Daniels is a longtime political and social activist who has taught history, political science and pan-African studies at several universities. An Aug. 8 article about the cruise in the Travel Section of the Chicago Sun-Times quotes him as saying that "the key to Haiti's development, in addition to aid from organizations, is a partnership with the African-American community and the Haitian U.S. diaspora. To me, it's a way of finishing the unfinished Haitian revolution."
Citing the importance of the bicentennial anniversary, Daniels and the other organizers proceeded with the project – dubbed "Cruising into History: A Pilgrimage of Hope for Haiti" – despite the political turmoil in the island nation, the poorest in the Caribbean. But, he wrote recently, "to guard against any impression that we endorse this administration and its practices, we have decided to confine our commemorative activities to the grounds at Labadee, which does not require any logistical support, security, assistance or participation from this regime."
The Miami Herald reported on Friday that controversy over the cruise first surfaced at the Democratic National Convention in Boston last month, when several pro-Aristide Haitian-Americans confronted Detroit's Democratic Congressman John Conyers about his support for the trip.
After that, according to the report, the Aristide supporters took to the Internet demanding that "everyone concerned about protecting and saving the life of the average Haitian person in Haiti" contact Daniels and his celebrity supporters including actor Danny Glover to demand that they "publicly disavow the Feb. 29, 2004, coup d'etat against Aristide and call for an end to the widespread repression of the people of Haiti and Haiti's occupation by the U.S. and others."
Glover, who had helped organize the trip, backed out on Saturday just hours before the ship sailed from Miami, citing concerns about the legitimacy of the country's current government. According to a Voice of America report, he said he did not want people to think he supports the government installed after Aristide's ouster. According to media reports, poet-activist Sonia Sanchez also opted out.
Among the high-profile people making the cruise are the National Urban League president, Marc Morial; Essence Magazine editor Susan Taylor; the Rev. Tyrone Pitts, general secretary of the Progressive National Baptist Convention and poet-activist Haki Madbhuti.
At Labadee, they will commemorate the bicentennial of Haiti's independence from France, won when half a million slaves revolted under the leadership of Toussaint L'Ouverture. But it will not be the celebration they had anticipated months and even weeks before.

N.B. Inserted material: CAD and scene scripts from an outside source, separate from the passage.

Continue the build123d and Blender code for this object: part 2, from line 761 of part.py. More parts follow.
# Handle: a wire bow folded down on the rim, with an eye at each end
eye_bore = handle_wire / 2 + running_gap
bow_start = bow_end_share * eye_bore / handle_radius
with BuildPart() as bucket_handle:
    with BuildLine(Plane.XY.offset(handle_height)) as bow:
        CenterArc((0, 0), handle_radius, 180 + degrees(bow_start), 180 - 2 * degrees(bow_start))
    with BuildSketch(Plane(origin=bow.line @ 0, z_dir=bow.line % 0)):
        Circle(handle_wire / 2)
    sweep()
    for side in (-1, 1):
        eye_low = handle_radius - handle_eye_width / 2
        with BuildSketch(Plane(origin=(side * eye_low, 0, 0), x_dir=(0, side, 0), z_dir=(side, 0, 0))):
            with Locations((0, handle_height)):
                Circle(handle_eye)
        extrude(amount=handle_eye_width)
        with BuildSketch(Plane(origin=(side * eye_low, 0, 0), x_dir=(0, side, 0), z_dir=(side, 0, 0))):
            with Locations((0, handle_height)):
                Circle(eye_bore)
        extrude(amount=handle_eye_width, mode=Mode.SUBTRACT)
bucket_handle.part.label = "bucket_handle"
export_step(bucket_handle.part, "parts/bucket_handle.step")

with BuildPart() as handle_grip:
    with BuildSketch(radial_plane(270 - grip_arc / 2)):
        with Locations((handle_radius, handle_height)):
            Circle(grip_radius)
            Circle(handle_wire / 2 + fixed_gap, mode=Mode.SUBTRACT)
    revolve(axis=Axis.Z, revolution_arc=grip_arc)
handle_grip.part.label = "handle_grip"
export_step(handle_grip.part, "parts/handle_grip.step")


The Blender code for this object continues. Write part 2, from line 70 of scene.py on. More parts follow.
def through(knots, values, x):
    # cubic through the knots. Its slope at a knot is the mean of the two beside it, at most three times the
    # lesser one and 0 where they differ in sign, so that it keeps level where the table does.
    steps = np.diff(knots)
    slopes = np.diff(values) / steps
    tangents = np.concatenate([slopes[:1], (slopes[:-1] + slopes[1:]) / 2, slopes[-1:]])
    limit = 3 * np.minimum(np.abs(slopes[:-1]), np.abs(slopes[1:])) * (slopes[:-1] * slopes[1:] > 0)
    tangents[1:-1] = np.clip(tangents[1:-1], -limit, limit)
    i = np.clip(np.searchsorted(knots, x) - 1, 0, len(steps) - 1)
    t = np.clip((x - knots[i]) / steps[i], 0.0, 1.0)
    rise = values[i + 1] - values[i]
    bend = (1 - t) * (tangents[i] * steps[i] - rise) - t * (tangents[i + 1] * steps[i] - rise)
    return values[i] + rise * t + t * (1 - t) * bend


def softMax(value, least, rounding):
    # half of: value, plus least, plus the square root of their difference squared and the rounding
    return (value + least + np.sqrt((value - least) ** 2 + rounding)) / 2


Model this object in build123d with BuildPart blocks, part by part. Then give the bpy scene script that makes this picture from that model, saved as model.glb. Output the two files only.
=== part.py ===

In the Sun-Times travel article, Maureen Jenkins wrote that the cruise participants would "lend their financial, cultural and moral support to a nation's people who despite their economic and political struggles have not lost their joie de vivre … organizers hope to motivate Americans of all backgrounds — but especially African Americans — to play a more active role in the economic rebirth of this land. And that's on a variety of levels, from grass-roots activism to civic involvement to tourist visits."
The Miami Herald report stated that U.S. Ambassador to Haiti James Foley accused Daniels of having succumbed to a pro-Aristide propaganda campaign, despite efforts by the Haitian government to prepare for the cruise passengers' arrival with infrastructure improvements and other measures.
"For the organizers to now turn around and accuse the government of wanting to exploit the cruise to bolster their legitimacy — when the fact is, it was the organizers who were in effect pressuring the government that was reluctant to spend scarce resources — is amazingly cruel," Foley was quoted as saying. "It is also unfortunate they are leaving in the lurch hundreds of merchants in Milot who were hoping to put Milot and the Citadel on the map as a future tourist destination for Americans."
An Associated Press report quoted Jean Lionel Pressoir, head of the Haitian Solidarity Development Organization, which aims to develop tourism in Haiti, as saying that hundreds of Haitian tour guides, artisans and others spent months preparing for the planned festival. He said that, all told, he had worked with about 2,000 Haitians on the project.